In general, you should choose the reverse if possible. It depends on whether you need to store a set of items or just result values.
Scoped variables, aside from table variables, are relatively cheap. Things that fit into typed variables that aren't tables, operate faster than storing them as single rows in a table.
Table variables and temp tables tend to be quite expensive. They may require space in tempdb and also offer no optimizations by default. In addition, table variables should be avoided for large sets of data. When processing large sets, you can apply indexes and define primary keys on temp tables if you wish, but you cannot do this for table variables. Finally, temp tables need cleanup before exiting scope.
For parameters, table variables are useful for return sets from functions. Temp tables cannot be returned from functions. Depending on the task at hand, use of functions may make it easier to encapsulate specific portions of work. You may find that some stored procedures are doing work that is better suited to functions, especially if you are reusing but not modifying the results.
Finally, if you just need one-time storage of results in the middle of stored-procedure work, try CTEs. These usually beat out both table variables and temp tables, as SQL server can make better decisions on how to store this data for you. Also, as a matter of syntax, it may make your declarations more legible.

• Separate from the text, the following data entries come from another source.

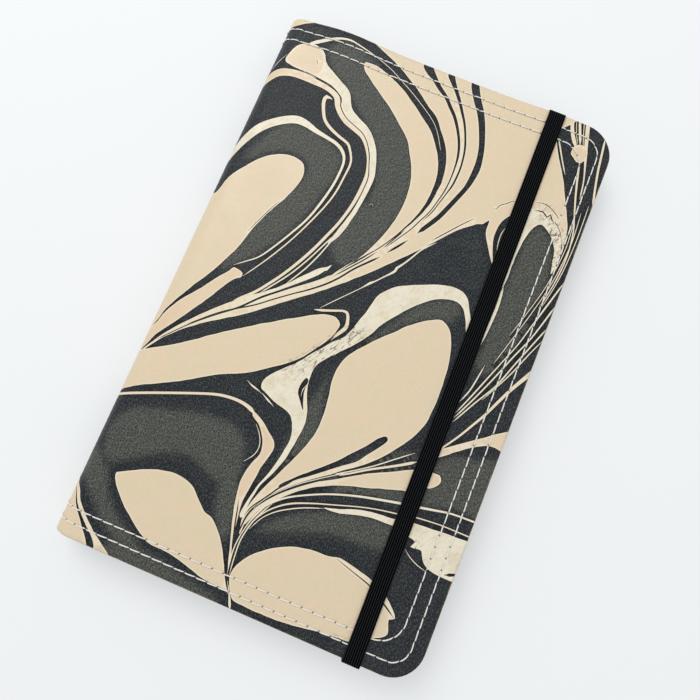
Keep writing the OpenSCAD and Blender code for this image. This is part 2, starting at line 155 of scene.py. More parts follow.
BEIGE_FIELDS = [
    # corner at the head of the spine
    [(-76, 104), (-67, 105), (-63, 106.8), (-58, 109.2), (-55, 112), (-76, 112)],
    # the long field that runs down from the head to the spine
    [(-42, 112), (-36, 108.9), (-30, 106.6), (-25, 104.8), (-20, 102.3), (-15, 99.3), (-10, 96),
     (-5, 92.2), (0, 88.7), (3, 84.7), (6, 81), (8.5, 76.5), (10.3, 71), (11, 66), (10.8, 61),
     (10, 55), (8, 49), (5.5, 43.5), (1, 35), (-3, 29), (-9, 21), (-14, 15), (-18, 12.5),
     (-24, 8), (-30, 3.5), (-36, -1.5), (-40, -4.5), (-50, -14), (-60, -25.5), (-68, -37),
     (-74, -44), (-68, -38), (-60, -28), (-50, -19.3), (-38, -11), (-26, -1), (-14, 9),
     (-3, 19.5), (5, 28), (14, 38), (20, 45.5), (24, 50), (29.5, 54.6), (31.5, 55.6), (33.3, 58),
     (33.6, 54), (35, 50.5), (37.5, 46.5), (40.5, 42), (44, 36), (44, 66), (47, 67.5), (50, 69),
     (54, 68), (57, 67), (60, 64), (63, 58), (62, 66), (60, 71), (57, 77.5), (54, 84), (51, 89),
     (48, 94), (46.3, 97.5), (45, 101), (44, 112)],
    # strip beside the long field, a narrow dark band away from it
    [(-35, 99.5), (-30, 99.9), (-24, 98.2), (-17, 95), (-10, 90.3), (-4.5, 86.2), (-0.6, 83.2),
     (2.2, 79.8), (5, 75.8), (7.4, 70.6), (8.5, 66), (8.8, 60), (8.4, 54.3), (6.6, 47.8),
     (4.3, 42.3), (1.8, 37.3), (-2, 31), (-6, 26), (-10, 20.8), (-14, 15), (-14, 14.2),
     (-10, 20.3), (-7, 25), (-4, 31), (-1.5, 38), (0.2, 45), (0.7, 52), (0.4, 58), (-1.5, 65),
     (-4.5, 71), (-8, 76.5), (-13, 81), (-19, 86), (-25, 90), (-31.5, 94.5), (-34.5, 97)],
    # lobe at the spine
    [(-74, 22), (-68, 29), (-66, 35), (-62.5, 40.5), (-58, 46.5), (-54, 50), (-50, 52),
     (-46, 52.8), (-42, 52), (-40, 50), (-39.2, 46), (-40, 41.5), (-42, 36), (-44.5, 31),
     (-47, 25), (-49, 19), (-50.3, 13), (-52.5, 7), (-55.5, 0), (-58, -4.5), (-60, -8),
     (-63.5, -15), (-66.5, -21), (-68, -26), (-74, -36)],
    # wide field below the middle of the spine
    [(-74, -40), (-68, -37.5), (-60, -33), (-52, -27.5), (-45, -22), (-30, -11.5), (-15, -2),
     (-10, 0.3), (-6, 0.8), (-3.6, -1), (-4, -4), (-6, -9), (-13, -19), (-21, -25.5),
     (-28, -30.5), (-38, -35.5), (-50, -43), (-63, -50), (-68, -53), (-74, -56)],
    # oval right of the middle
    [(-0.5, -66), (4, -61), (12, -54.5), (18, -49.6), (24, -44.8), (29, -40), (33.5, -34),
     (37, -28.5), (39, -23.5), (39.7, -18), (39.9, -10), (39.3, -2), (38.3, 4), (36.5, 9.5),
     (34.5, 12.8), (32, 14.6), (29.5, 14.7), (25, 12.3), (20, 8.3), (16, 4), (12.5, 0.5),
     (8.5, -4.2), (5, -8.5), (2.8, -12), (1.7, -17), (1.8, -22), (2.9, -28), (3.6, -34),
     (3.6, -40), (2.3, -46), (0, -52), (-2.5, -58), (-5.5, -65), (-7.8, -71), (-9, -78),
     (-7.5, -84), (-7.2, -78), (-5.5, -73), (-3, -69)],
    # oval near the tail of the spine
    [(-57, -82), (-56.5, -81), (-54, -79.6), (-50, -77.4), (-45, -75.2), (-40, -73.9),
     (-36, -73.6), (-32, -74.3), (-29, -75.8), (-25.5, -79), (-22, -81.8), (-18.5, -82.8),
     (-15, -86), (-12, -89.5), (-9.5, -93.5), (-7, -98), (-5.5, -100.5), (-3, -104),
     (-4.5, -103), (-8, -103), (-14, -102.5), (-20, -101), (-28, -99.4), (-35, -99.2),
     (-38, -98.2), (-43, -95.3), (-48, -91.8), (-52, -88.5), (-55.5, -84.8)],
    # oval at the tail
    [(-4.9, -97), (-4.3, -94), (-2.5, -91), (0, -88), (4, -84.8), (8, -82.3), (13, -80.3),
     (18, -79.2), (24, -78.9), (28.5, -77.9), (33, -78.6), (38, -79.6), (42, -80.7), (46, -82.5),
     (49, -84.3), (52, -86.7), (54, -89.2), (52, -90.5), (53, -93), (53.4, -95), (52, -96.8),
     (48.5, -98.5), (45, -101.8), (42, -102.4), (35, -103), (25, -104.4), (18, -105.3),
     (10, -105.7), (3, -105.5), (-1, -105), (-3.5, -101.5), (-4.7, -99)],
    # corner at the tail of the spine
    [(-76, -88), (-68, -91), (-64.5, -95), (-60, -99.3), (-55, -103.3), (-50, -106.3),
     (-46.5, -109), (-46, -114), (-76, -114)],
    # finger from the elastic towards the middle
    [(44, -39), (40, -40.3), (34, -43.5), (28, -46.5), (22, -50), (16, -53.8), (10, -57.3),
     (4, -61.5), (0, -65), (-3.5, -69), (-6, -74), (-7.8, -80), (-7, -80), (-5, -75),
     (-2, -70.5), (3, -65), (9, -60), (15, -56.6), (20, -54.5), (28, -52), (34, -50), (40, -48),
     (44, -46.8)],
    # band from the elastic to the fore edge
    [(44, -31), (48, -28.8), (53, -25), (57, -22), (60, -19.8), (64, -16.5), (68, -14),
     (74, -11), (74, -22), (68, -21.7), (65.5, -21.2), (62, -22), (57, -24.8), (53, -28),
     (48, -32.2), (44, -34)],
    [(44, -36.5), (48, -38), (50.5, -38), (51.8, -39.5), (51.2, -41.5), (49.5, -43.3),
     (48, -44), (44, -44.5)],
]

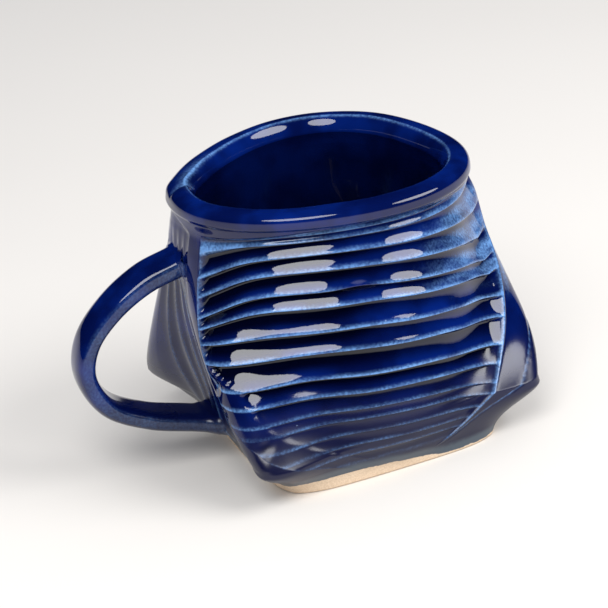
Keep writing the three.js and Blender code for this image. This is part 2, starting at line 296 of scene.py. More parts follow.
def corner_bells(angle, height):
    """Each corner with its fade from the neck down and its bulge at every place."""
    for corner in CORNERS:
        early, power = corner["sweep"]
        sweep = np.minimum(early * descent(height), 1) ** power
        turned = turn_between(corner["neck"], corner["belly"]) * sweep
        fade = clamp01((NECK - height) / (NECK - corner["height"])) ** CORNER_RISE
        width = lerp(CORNER_WIDTH["neck"], CORNER_WIDTH["belly"], fade)
        yield corner, fade, bell(turn_between(corner["neck"] + turned, angle), width)


def neck_swell(angle, height):
    """How far the corners already swell under the lip and into its roll."""
    swells = sum(s["reach"] * bell(turn_between(s["angle"], angle), s["width"]) for s in NECK_SWELLS)
    run = NECK_SWELL_RUN
    below_top = smooth(HEIGHT - run["below_top"], NECK - run["below_neck"], height)
    return swells * smooth(run["from"], run["to"], height) * below_top


def form_radius(angle, height):
    """Outer form before any cutting."""
    shoulder = SHOULDER["reach"] * smooth(LIP_BOTTOM, LIP_BOTTOM + SHOULDER["run"], height)
    neck = lip_radius(angle) + NECK_STEP + shoulder
    spread = np.minimum(SPREAD["early"] * descent(height), 1) ** SPREAD["power"]
    radius = lerp(neck, SIDE_REACH, spread) + neck_swell(angle, height)
    belly = BELLY
    for corner, fade, bulge in corner_bells(angle, height):
        radius = radius + (corner["reach"] - SIDE_REACH) * fade * bulge
        belly = belly + (corner["height"] - BELLY) * bulge
    tuck = np.sin(math.pi / 2 * clamp01((belly - height) / belly)) ** TUCK_POWER
    return lerp(radius, foot_radius(angle), tuck)


def facet_edges(height):
    """Angles of the facets' edges in order round the mug, closing where they began."""
    fall = np.maximum((NECK - height) / (NECK - BELLY), 0)
    edges = []
    for facet in FACETS:
        for (neck, belly), turn in zip((facet["first"], facet["last"]), facet["turn"]):
            edges.append(neck + (belly - neck) * fall**turn)
    return edges + [edges[0] + 360]


def across_facet(facet, angle, height):
    """0 at the facet's first edge and 1 at its last, and the angle between the two."""
    edges = facet_edges(height)
    first = edges[2 * FACETS.index(facet)]
    span = edges[2 * FACETS.index(facet) + 1] - first
    return turn_between(first + span / 2, angle) / span + 0.5, span


def sag(angle, level):
    """How far the cuts hang below level."""
    below_lip = np.sin(math.pi / 2 * clamp01((LIP_BOTTOM - level) / SAG["top_run"]))
    above_slab = np.sin(math.pi / 2 * clamp01((level - SLAB_TOP) / SAG["foot_run"]))
    aside = np.min([np.abs(turn_between(a, angle)) for a in SAG["level_angles"]], axis=0)
    hang = SAG["most"] * below_lip * above_slab * (np.minimum(aside, 90) / 90) ** 2
    low = smooth(LEVELLED["below"], LEVELLED["full"], level)
    hang = hang * (1 - low * dome(turn_between(LEVELLED["angle"], angle), LEVELLED["width"]))
    hooks = sum(dome(turn_between(a, angle), HOOK["width"]) for a in HOOK["angles"])
    window = smooth(HOOK["from"], HOOK["to"], level)
    window = window * smooth(LIP_BOTTOM, LIP_BOTTOM - HOOK["lip_run"], level)
    return hang + HOOK["drop"] * window * hooks


def height_at(angle, level):
    """Real height of a place whose level is counted along the sagging, wavering grooves."""
    rise = clamp01((level - SLAB_TOP) / (LIP_BOTTOM - SLAB_TOP))
    waver = WANDER["height"] * np.sin(math.pi * rise) * ripple(3, angle, level, WANDER["length"])
    return level - sag(angle, level) - waver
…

Using Common-Table Expressions # MSDN
edit: (regarding temp tables)
Local temp tables go away when the query session ends, which can be an indeterminate amount of time away in the future. Global temp tables don't go away until the connection is closed and no other users are using the table, which can be even longer. In either case, it is best to drop temp tables (as no longer needed) on exit of a procedure to avoid tying up memory and other resources.
CTEs can be used to avert this, in many cases, because they are only local to the location where they are declared. They automatically are marked for cleanup once the stored procedure or function of their scope exits.